From where CBS News stood on the Syrian border, one could see the black flags of ISIS and villages controlled by the Islamic extremists.
One man warned CBS News to not cross over, saying if we were not Sunni Muslim they would kill us.
Sixty miles away was Raqqa - the capital of what ISIS calls its Islamic state - and the target of the US air strikes Monday night.
But on the border, many believe the American-led strikes are too little - and have come too late.
Ahmed Sadiq is a Syrian refugee who fled the city of Aleppo two years ago, after Syrian government forces began indiscriminate attacks on its residential neighborhoods.
"Why didn't the Americans target the regime?" asked Sadiq." If they'd bombed the regime three years ago, ISIS wouldn't even exist now."
But instead ISIS has thrived on the deadly chaos of Syria's civil war.
Last week they launched another violent offensive seizing scores of villages and forcing more than 100 thousand Syrians to flee their homes for the safety of Turkey.

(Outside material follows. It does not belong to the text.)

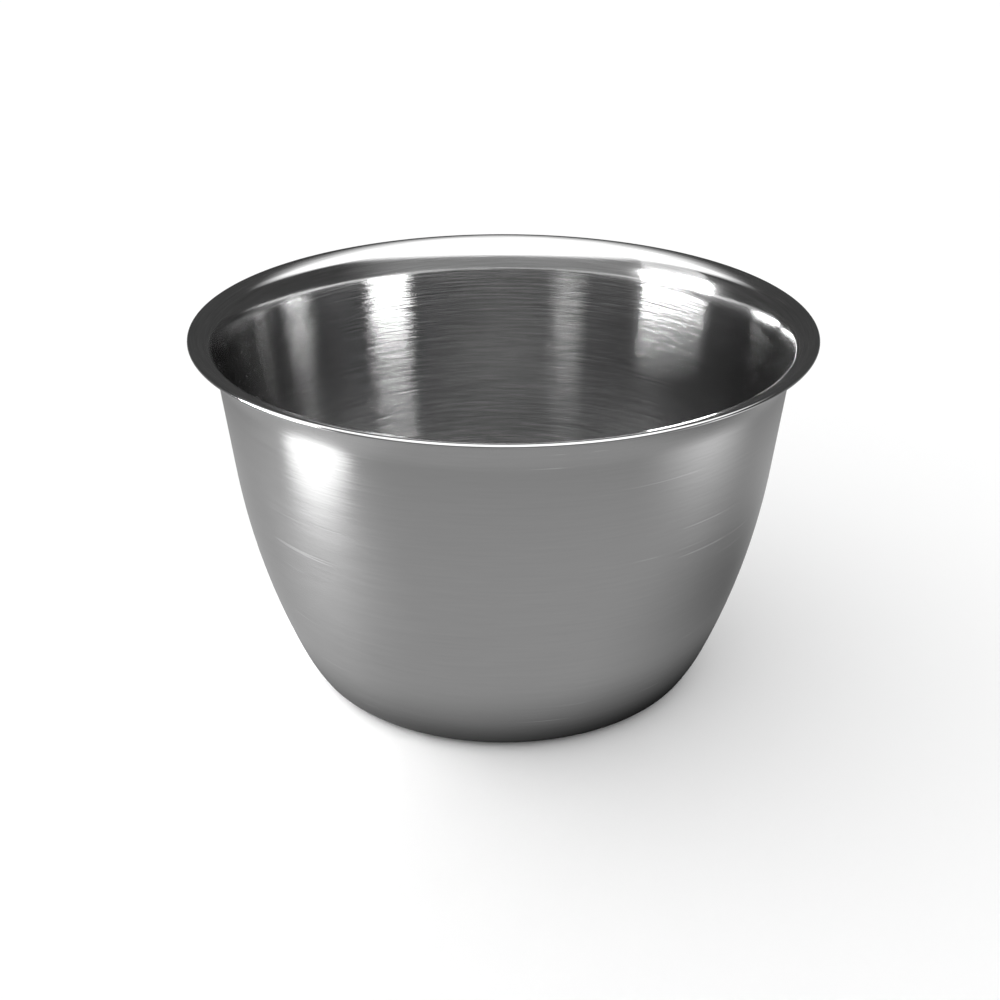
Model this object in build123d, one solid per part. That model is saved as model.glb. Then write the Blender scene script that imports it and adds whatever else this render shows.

Mahdena Wasu told CBS News she came to a makeshift refugee camp three days ago after ISIS besieged her town, and killed two of her cousins.
"We've been hoping for a year that the Americans would attack them," Wasu said. "They slaughter people and we were living in fear."
Syria's civil war began as an uprising against the country's government. Now, the fear is that the US-led air strikes against ISIS may serve to strengthen the position of the Syrian regime, which continues to kill its own people.